QUESTION.- Monsieur le Président de la République, merci de nous accueillir encore une fois comme des millions de Français, comme les milliers qui sont ici chez vous aujourd'hui £ pour ce 14 juillet 1980, vous avez voulu ce 14 juillet au-niveau du défilé militaire comme un hommage rendu à la 2ème DB. Pourquoi la 2ème DB aujourd'hui ?
- LE PRESIDENT.- C'est en réalité un double hommage : c'est un hommage rendu à la 2ème division blindée, parce que 1980 est le trente-cinquième anniversaire de la victoire, victoire qui, pour les Parisiens, s'est concrétisée par l'entrée de la 2ème division blindée du Général LECLERC dans Paris. Et pour ce trente-cinquième anniversaire, j'ai donc pensé que c'était la deuxième division blindée qui devait défiler aux Champs-Elysées.
- En même temps, c'est la renaissance de cette division : nous avons entrepris depuis maintenant quatre ans une réorganisation de l'armée française et toute notre armée est désormais organisée sous forme de divisions, c'est-à-dire d'unités de manoeuvre et de combats qui peuvent participer à la défense de notre pays. Il y a encore quelques années, il y avait des divisions dans l'Est de la France, dans nos forces françaises en Allemagne mais il n'y en avait pas dans le Centre, dans l'Ouest, dans le Sud. Toutes nos unités sont maintenant organisées en divisions. Par exemple, j'avais à dîner hier au soir le Général commandant la division dont le poste de commandement est à Limoges, nous avons une divison en Bretagne, une autre dans le Sud-Ouest, une à Lyon... Ce sont désormais des unités combattantes de manoeuvre. La 2ème division blindée est installée aux alentours de Paris : elle a son PC `poste de commandement` à Versailles et ses unités sont réparties dans la région parisienne, ses régiments de chars sont l'un à Orléans, l'autre à Rambouillet £ les différentes unités d'artillerie, de transmission, de génie sont elles-mêmes réparties dans la région et son régiment de marche du Tchad est près de Montlhéry. C'était un hommage à la fois à la 2ème division blindée d'autrefois, celle qui avait libéré Paris et à la 2ème division blindée d'aujourd'hui, celle qui est capable de participer à la défense de la France.\
QUESTION.- Vous avez deux fils qui font leur service militaire, alors il y avait des milliers de jeunes Français sur les Champs-Elysées ce matin, nous verrons quelques images de ce défilé, les deux fils qui font leur service militaire, ils ont l'âge de faire leur service militaire, est-ce que vous avez l'impression que ce service d'aujourd'hui est un service adapté ? Vous vous êtes prononcé sur la durée mais avez dit on ne touche pas au service national, est-ce que vous avez bien l'impression que le contenu est le bon contenu ?

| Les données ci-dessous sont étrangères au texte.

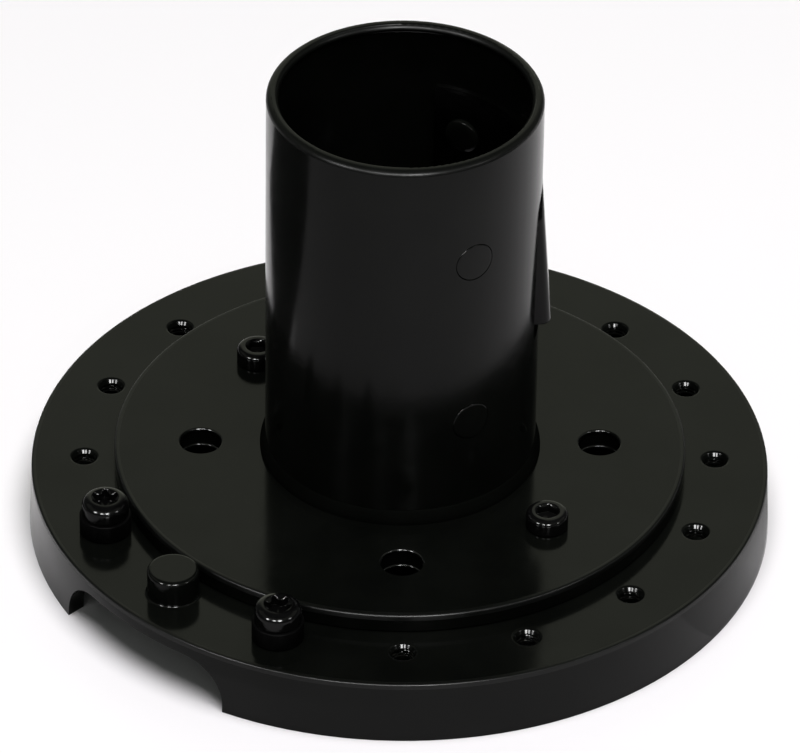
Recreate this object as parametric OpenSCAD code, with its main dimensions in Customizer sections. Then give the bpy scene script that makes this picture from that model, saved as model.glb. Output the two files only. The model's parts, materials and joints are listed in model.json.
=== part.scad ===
// Swivel base for a post: a low counter ring, a flanged tube that turns on it,
// two movable end stops, and a sprung catch in the tube for the column above.
// Millimetres. Z is up, the origin is the centre of the face on the counter.
// Angles are seen from above, 0 along +X, positive towards +Y.

/* [Base ring] */
// Diameter of the ring at its top edge
ring_d = 150; // [148:0.5:156]
// Diameter of the ring where it meets the counter
foot_d = 151.2; // [150:0.2:158]
// Height of the ring above the counter
ring_h = 13.5; // [13.2:0.1:16]
// Thickness of the ring's top plate
plate_t = 2.8; // [2.4:0.1:3]
// Thickness of the skirt's wall
skirt_t = 3.4; // [2.5:0.1:4]
// Radius on the skirt's top edge
ring_edge_r = 0.4; // [0.3:0.1:1.2]
// Width of the cable notch in the skirt
notch_w = 44; // [30:1:46]
// Radius of the notch's upper corners
notch_corner_r = 9; // [4:0.5:10]
// Direction of the cable notch
notch_angle = 225; // [215:1:235]

/* [Stops] */
// Number of stop holes round the ring
stop_count = 16; // [16]
// Diameter of the circle that the stop holes lie on
stop_pcd = 128.6; // [128:0.2:130]
// Diameter of a stop screw's thread
stop_thread_d = 5; // [4:0.5:5]
// Diameter of the countersink on a stop hole
stop_sink_d = 6; // [5.4:0.1:6.6]
// Angles of the two stop screws
stop_angles = [202.5, 247.5];
// Angle of the fixed pin
pin_angle = 225; // [225]
// Outer diameter of a stop sleeve
sleeve_d = 10.4; // [9:0.2:10.8]
// Height of a stop sleeve
sleeve_h = 4.1; // [3:0.1:5]
// Height of the fixed pin above the ring
pin_h = 6; // [4.5:0.1:7]
// Diameter of the fixed pin
pin_d = 10.4; // [9:0.2:10.8]

/* [Flange and post] */
// Diameter of the turning flange
flange_d = 116.2; // [114:0.2:116.4]
// Height of the flange's top face above the ring
flange_rise = 4.1; // [3.5:0.1:5]
// Outer diameter of the post tube
tube_d = 55; // [54:0.5:56]
// Wall thickness of the post tube
tube_t = 2; // [1.8:0.1:2.2]
// Height of the tube's rim above the ring
tube_rise = 88.9; // [86:0.1:110]
// Angle of the stop lug on the flange
lug_angle = 90; // [60:1:120]

/* [Fixings] */
// Radius of the circle of the counter screws and the flange screws
fixing_r = 40.6; // [40.2:0.1:41]
// Diameter of the access holes in the flange
access_d = 9; // [8.6:0.1:9.4]
// Diameter of the counter screw holes
counter_hole_d = 5; // [4:0.1:5.4]
// Angles of the counter screw holes
counter_angles = [0, 90, 180, 270];
// Angles of the two flange screws
flange_screw_angles = [136, 316];
// Head diameter of the stop screws
m5_head_d = 9.5; // [8.5:0.1:10]

/* [Catch] */
// Height of the catch's lower edge above the ring
catch_low = 38.9; // [38:0.1:44]
// Height of the top of the catch window above the ring
window_high = 69.7; // [66:0.1:72]
// How far the catch stands out of the tube
catch_proud = 2.2; // [2:0.1:3.6]
// Radius of the arch at the top of the catch window
arch_r = 7; // [6:0.1:7.4]
// Half the width of the window at its lower edge
window_half_w = 8.2; // [7.4:0.1:8.4]
// Heights of the two rows of rivets above the ring
rivet_rows = [26.7, 65.2];
// Angle of the rivets to each side of the catch
rivet_angle = 60; // [52:1:66]
// Diameter of a rivet's flush head
rivet_d = 8.2; // [7:0.1:10]

/* [Hidden] */
$fn = 96;
eps = 0.01;

// Ring and the stepped web inside it
ring_r = ring_d / 2;
foot_r = foot_d / 2;
skirt_in_r = ring_r - skirt_t;
pocket_r = 50;
step_r = 53;
web_t = 2.6;
web_top = 10;
web_low = web_top - web_t;
bush_t = 2;
bush_out_r = 32;
boss_r = 4.8;
counter_sink_d = 8.6;
counter_sink_h = 1.8;
plate_low = ring_h - plate_t;
notch_lip = 0.3;
notch_top = plate_low - notch_lip;
stop_r = stop_pcd / 2;
stop_pitch = 360 / stop_count;
stop_sink_h = 0.5;

// Turning parts
gap = 0.3;
slip_t = 0.4;
slip_gap = 0.1;
fit_gap = 0.05;
neck_r = bush_out_r - bush_t - fit_gap;
hub_r = pocket_r - 0.5;
hub_low = web_top + slip_t + slip_gap;
hub_top = ring_h + gap;
hub_bore_r = 24;
flange_top = ring_h + flange_rise;
flange_r = flange_d / 2;
flange_edge_r = 0.5;
lug_w = 12;
lug_r = 66;
lug_corner_r = 1.5;
slip_band = [45.6, 49.3];
low_slip_band = [32.2, 35];
retainer_r = 35.2;
retainer_t = 1.5;
retainer_top = 6.2;
retainer_low = retainer_top - retainer_t;
retainer_screw_r = 27;
retainer_screw_d = 3;
retainer_head_d = 5.4;
retainer_head_h = 1.2;
retainer_thread_l = 5.5;
washer_t = 0.3;
washer_wave = 0.22;
washer_waves = 3;
washer_steps = 72;

// Post tube
tube_r = tube_d / 2;
bore_r = tube_r - tube_t;
tube_top = ring_h + tube_rise;
rim_out_r = 1.2;
rim_in_r = 0.4;
collar_r = 1.8;
collar_in = 0.7;
collar_up = 1.4;

// Screw heads
m5_hole_d = 5.5;
thread_gap = 0.05;
stop_head_h = 3.9;
stop_shank_below = 4;
pin_tail_h = 0.8;
flange_head_h = 3.7;
flange_head_d = 8.5;
flange_thread_l = 6.4;
flange_core_d = 4.2;
torx_r = 2.7;
torx_lobe_r = 0.75;
hex_af = 4;
recess_h = 2.2;

// Catch
catch_z = ring_h + catch_low;
window_top = ring_h + window_high;
arch_z = window_top - arch_r;
window_low = catch_z - 3.7;
ramp_top = ring_h + 67;
ramp_lift = 0.15;
window_gap = 0.4;
carrier_out_r = bore_r - fit_gap;
carrier_in_r = 24.3;
carrier_angle = 75;
carrier_z = [ring_h + 22, ring_h + 74.5];
carrier_window_gap = 0.6;
lug_y = [8.9, 10.3];
lug_x = [19.4, 23];
pivot_x = 21.4;
pivot_z = 78.5;
pivot_d = 2.5;
pivot_l = 21.2;
knuckle_r = 2.9;
block_x = 20.8;
block_half_w = 8.2;
block_r = 24.15;
knuckle_out_r = 23.65;
block_low = 46.2;
spring_half_w = 3.4;
spring_wire_r = 0.4;
spring_coil_r = 1.9;
spring_turns = 6;
spring_pitch = 0.9;
spring_leg_l = 14;
rivet_shank_d = 5;
rivet_tail_d = 7.6;
rivet_tail_h = 1.1;
rivet_play = 0.1;
rivet_head_l = 1.9;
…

- LE PRESIDENT.- Je me suis prononcé sur la durée, vous avez remarqué que dès que j'en ai parlé, les auteurs des propositions de raccourcissement du service militaire ont disparu, comme si cette proposition n'avait même pas été faite, or, elle avait été faite par écrit. Pourquoi ? Eh bien, c'est parce que le problème pour les Français à l'heure actuelle c'est la sécurité de la France et ils regardent ce qui se passe dans le monde. Or, dans tous les pays d'Europe, à l'Est comme à l'Ouest, dans tous les grands pays, la durée du service militaire est égale ou supérieure à la nôtre : double en Union Soviétique `URSS`, trois mois de plus en Allemagne fédérale `RFA` et une durée égale ou plus longue dans la plupart des pays. Or la France annoncerait toute seule la réduction de la durée de son service militaire au moment où existe cette préoccupation de sécurité. Ou la France qui veut avoir une défense indépendante affirme, en même temps, qu'elle a une action extérieure à conduire, qu'elle veut participer aux événements du monde. Vous imaginez l'image que ça donnerait de la capacité, de la volonté françaises.\
`Réponse`
- Ceci étant, il faut naturellement que ce service militaire soit utile. Pour qu'il soit utile, il y a deux conditions : il faut d'abord que ce soit une période d'entraînement militaire pour les jeunes, il ne faut pas les faire venir pour leur faire faire des travaux sans intérêt, sans contenu militaire. Donc, le maximum de jeunes doivent être dans des unités entraînées comme des unités militaires et les moyens nécessaires seront mis à leur disposition. Et ensuite, il faut que ce soit l'occasion d'un enrichissement, c'est-à-dire d'apprendre quelque chose. Apprendre quelque chose sur-le-plan des matériels, sur-le-plan des techniques, sur-le-plan également de la vie en groupe des jeunes Français puisque c'est une des rares occasions où toutes classes et toutes opinions confondues, ils vivent en_commun. Donc, il faut, à mon avis, améliorer l'entraînement de nos forces et enrichir le contenu et l'intérêt du service militaire. Je suis allé en Allemagne, c'est là que nos jeunes appelés font le service le plus éloigné et j'ai été frappé par la très bonne tenue des unités. Là aussi, nous devons naturellement continuer l'entraînement et j'ai pris la décision, avec le ministre de la Défense `Yvon BOURGES`, d'améliorer matériellement le sort de nos appelés servant en Allemagne, ces décisions seront appliquées à-partir du 1er juillet.\
QUESTION.- Sur ces problèmes de défense, pas seulement le service national, l'ensemble de la panoplie de la stratégie de défense, est-ce que vous pensez aujourd'hui dans cette France de juillet 1980 qu'il y a ce que l'on appelle d'un mot un peu barbare un consensus, c'est-à-dire qu'en gros une très large majorité de la population est d'accord.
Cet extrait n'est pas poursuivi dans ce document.